WRITTEN REQUEST: Copy each line below in which the string "empty" occurs.

PROVIDED DATA:
┌────────

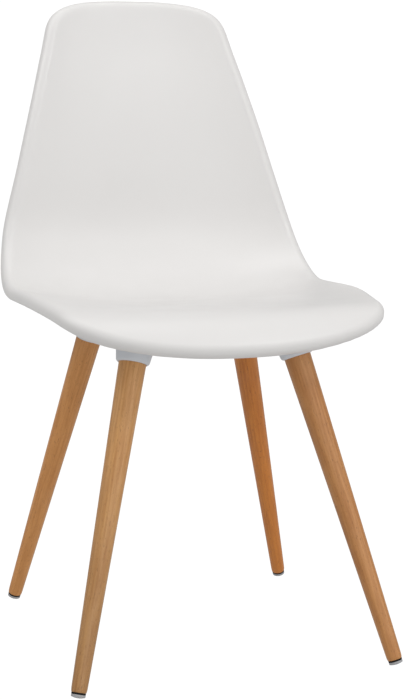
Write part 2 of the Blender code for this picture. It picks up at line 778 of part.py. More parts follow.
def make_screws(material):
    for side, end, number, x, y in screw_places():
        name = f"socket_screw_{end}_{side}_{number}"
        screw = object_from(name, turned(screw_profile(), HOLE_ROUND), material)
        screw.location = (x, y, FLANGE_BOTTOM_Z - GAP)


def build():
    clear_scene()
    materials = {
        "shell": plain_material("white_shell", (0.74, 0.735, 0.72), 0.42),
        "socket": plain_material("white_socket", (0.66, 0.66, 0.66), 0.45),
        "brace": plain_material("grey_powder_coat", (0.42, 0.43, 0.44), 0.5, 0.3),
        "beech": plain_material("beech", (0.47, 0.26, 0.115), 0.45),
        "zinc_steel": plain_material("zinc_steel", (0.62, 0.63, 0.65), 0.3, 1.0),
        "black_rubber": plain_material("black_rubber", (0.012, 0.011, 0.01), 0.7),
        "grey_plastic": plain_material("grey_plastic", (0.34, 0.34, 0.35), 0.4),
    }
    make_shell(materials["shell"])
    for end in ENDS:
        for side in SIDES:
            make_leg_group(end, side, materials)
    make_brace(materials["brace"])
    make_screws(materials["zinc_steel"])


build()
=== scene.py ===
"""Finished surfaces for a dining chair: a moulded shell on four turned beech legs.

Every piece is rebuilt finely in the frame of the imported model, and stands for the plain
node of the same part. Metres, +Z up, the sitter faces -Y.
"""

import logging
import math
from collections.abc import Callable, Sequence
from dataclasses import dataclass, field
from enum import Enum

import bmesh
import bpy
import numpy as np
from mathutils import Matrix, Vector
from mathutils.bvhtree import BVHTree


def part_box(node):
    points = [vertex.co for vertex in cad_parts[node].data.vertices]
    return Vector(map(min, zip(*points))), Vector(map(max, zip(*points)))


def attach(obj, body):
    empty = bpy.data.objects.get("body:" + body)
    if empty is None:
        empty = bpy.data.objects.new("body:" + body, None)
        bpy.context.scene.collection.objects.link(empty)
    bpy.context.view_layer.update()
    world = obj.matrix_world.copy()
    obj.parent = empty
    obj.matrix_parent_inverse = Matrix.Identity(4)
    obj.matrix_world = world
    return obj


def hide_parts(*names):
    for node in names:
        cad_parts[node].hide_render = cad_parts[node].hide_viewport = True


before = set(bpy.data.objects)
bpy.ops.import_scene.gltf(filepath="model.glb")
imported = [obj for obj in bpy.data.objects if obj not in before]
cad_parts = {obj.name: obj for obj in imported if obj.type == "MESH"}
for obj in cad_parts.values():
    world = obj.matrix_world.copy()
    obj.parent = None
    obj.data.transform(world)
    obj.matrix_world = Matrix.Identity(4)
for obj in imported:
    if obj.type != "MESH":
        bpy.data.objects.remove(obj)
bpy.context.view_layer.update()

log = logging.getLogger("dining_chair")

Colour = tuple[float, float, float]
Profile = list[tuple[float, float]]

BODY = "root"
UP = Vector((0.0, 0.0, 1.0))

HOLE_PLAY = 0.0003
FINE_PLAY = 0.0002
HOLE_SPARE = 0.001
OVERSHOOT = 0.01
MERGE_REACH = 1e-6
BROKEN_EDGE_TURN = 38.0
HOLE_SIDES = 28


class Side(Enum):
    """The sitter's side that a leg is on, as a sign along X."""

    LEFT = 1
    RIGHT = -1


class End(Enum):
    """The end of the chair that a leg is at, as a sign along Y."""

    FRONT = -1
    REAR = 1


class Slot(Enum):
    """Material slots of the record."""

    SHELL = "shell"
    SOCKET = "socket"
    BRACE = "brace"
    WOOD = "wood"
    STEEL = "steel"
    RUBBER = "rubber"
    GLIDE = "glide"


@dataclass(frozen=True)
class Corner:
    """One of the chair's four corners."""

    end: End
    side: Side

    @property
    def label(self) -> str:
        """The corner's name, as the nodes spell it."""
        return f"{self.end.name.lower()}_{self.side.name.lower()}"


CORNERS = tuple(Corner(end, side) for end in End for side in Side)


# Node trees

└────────

SOLUTION FOR THIS TASK:
    empty = bpy.data.objects.get("body:" + body)
    if empty is None:
        empty = bpy.data.objects.new("body:" + body, None)
        bpy.context.scene.collection.objects.link(empty)
    obj.parent = empty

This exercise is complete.